Crops fully matured do not pass by a sheriff’s deed upon foreclosure sale of tlie land. Everingham v. Braden, (Iowa,) 12 N. W. Rep. 142.
A mortgagor, and those claiming under him, having the right to the possession and use of the mortgaged property after foreclosure sale until his title is divested by due course of law, may cut and remove all crops growing upon the mortgaged premises, in the usual course of good farming, until the confirmation of the mortgage sale. Allen v. Elderlrin, (Wis.) 22 N. W. Rep. 842.
After the foreclosure of a mortgage upon a tract of real estate, the mortgagor planted a crop of corn thereon, which was immature and growing when the land was sold pursuant to the decree of foreclosure. One day before the sale of the land the mortgagor sold the com to another, who claimed the same as against the purchaser of the land.
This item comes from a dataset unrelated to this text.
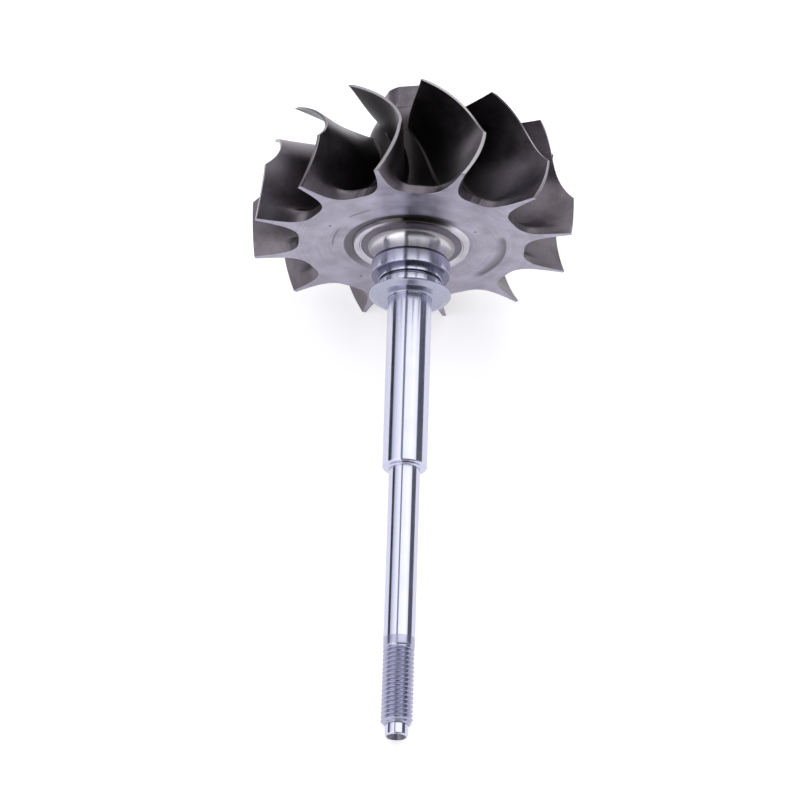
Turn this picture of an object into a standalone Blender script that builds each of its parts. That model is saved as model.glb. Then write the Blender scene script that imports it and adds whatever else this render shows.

Held, that the lien of the mortgage and decree of foreclosure attached to the growing crop as well as to the land, and that the purchaser of the land under the decree would be entitled to the growing and unsevered crop in preference to the vendee of the mortgagor, unless there was a reservation of the crop, or unless the purchaser had waived his right to claim the same. Beckman v. Sikes, (Kan.) 10 Pac. Rep. 592.